In the case at bar no objection was made in the court below to the intervention of the contestant, and no motion was made either in that court or in this to exclude the contestant. We conclude therefore that, assuming that this contestant had no interest in the estate, a fact which is substantially conceded in the brief submitted by his counsel, nevertheless, his intervention in the proceedings, in the absence of objection by any interested party, did not constitute reversible error.
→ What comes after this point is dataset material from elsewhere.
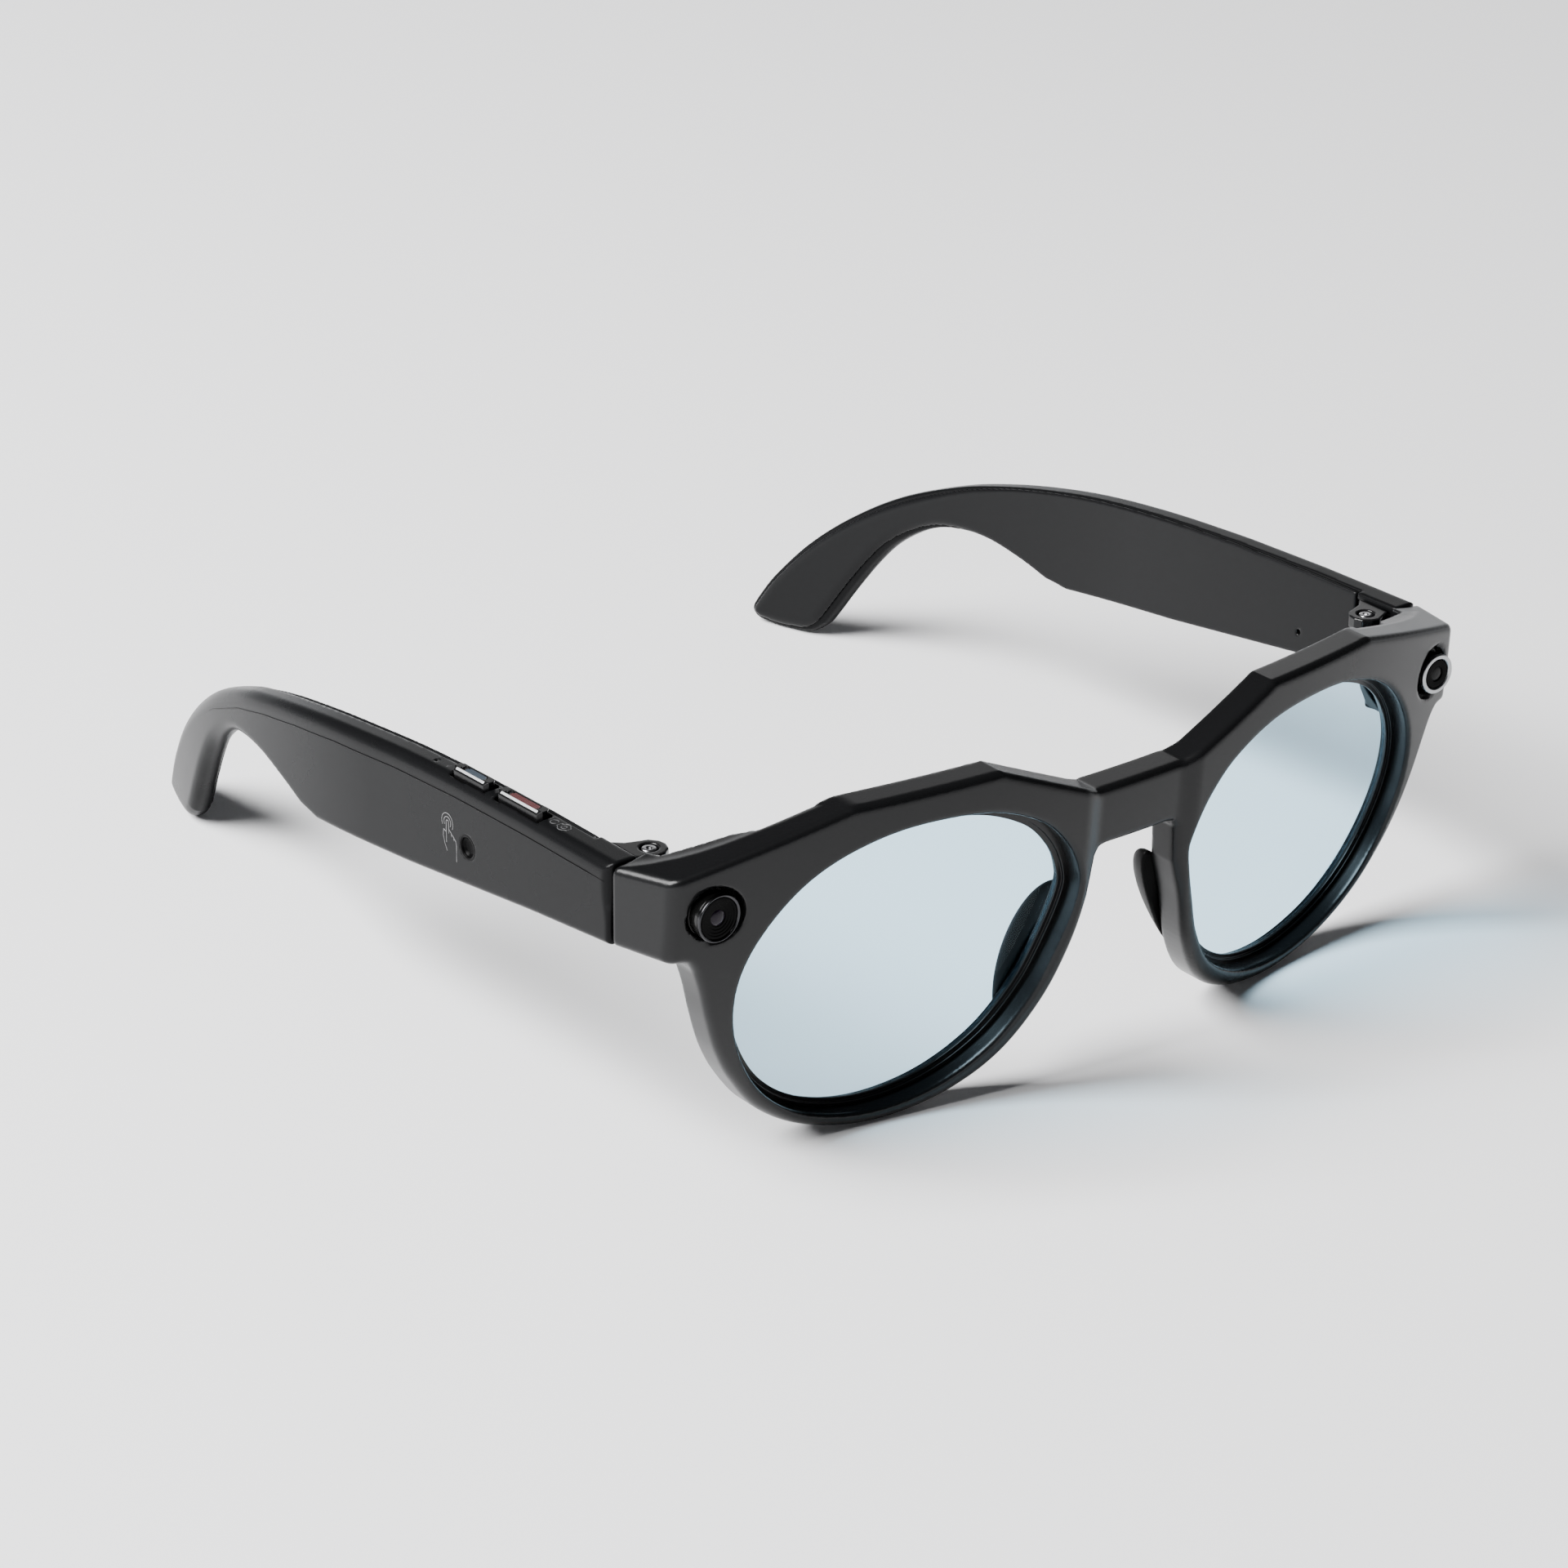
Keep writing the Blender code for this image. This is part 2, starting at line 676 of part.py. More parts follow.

It is to be observed further that the judgment of the court below, denying probate to the instrument propounded as the last will and testament of Mariano Magsino, deceased, was based on the evidence introduced at the hearing on the probate proceedings. That evidence, as we have said, fully sustains the findings of the probate judge that this instrument is not the last will and testament of the deceased. No objection was made to the introduction of this evidence on the ground that it was submitted by a stranger who should not have been permitted to intervene in the proceedings. Having been admitted to record without objection, and being competent, relevant and material, and conclusive in support of the judgment of the trial court, it would be absurd for us to hold that the judge below erred in basing his judgment thereon, merely on the ground that on appeal it is made to appear or is admitted that the contestant had no interest in the estate. Whether the contestant had or had not any right to intervene, the evidence submitted at the trial without objection, conclusively sustains the findings of the trial judge on which he properly based his denial of probate.
The judgment entered in the court below should be affirmed, with the costs of this instance against the appellant. So ordered.
Torres, Johnson, Trent, and Araullo, JJ., concur.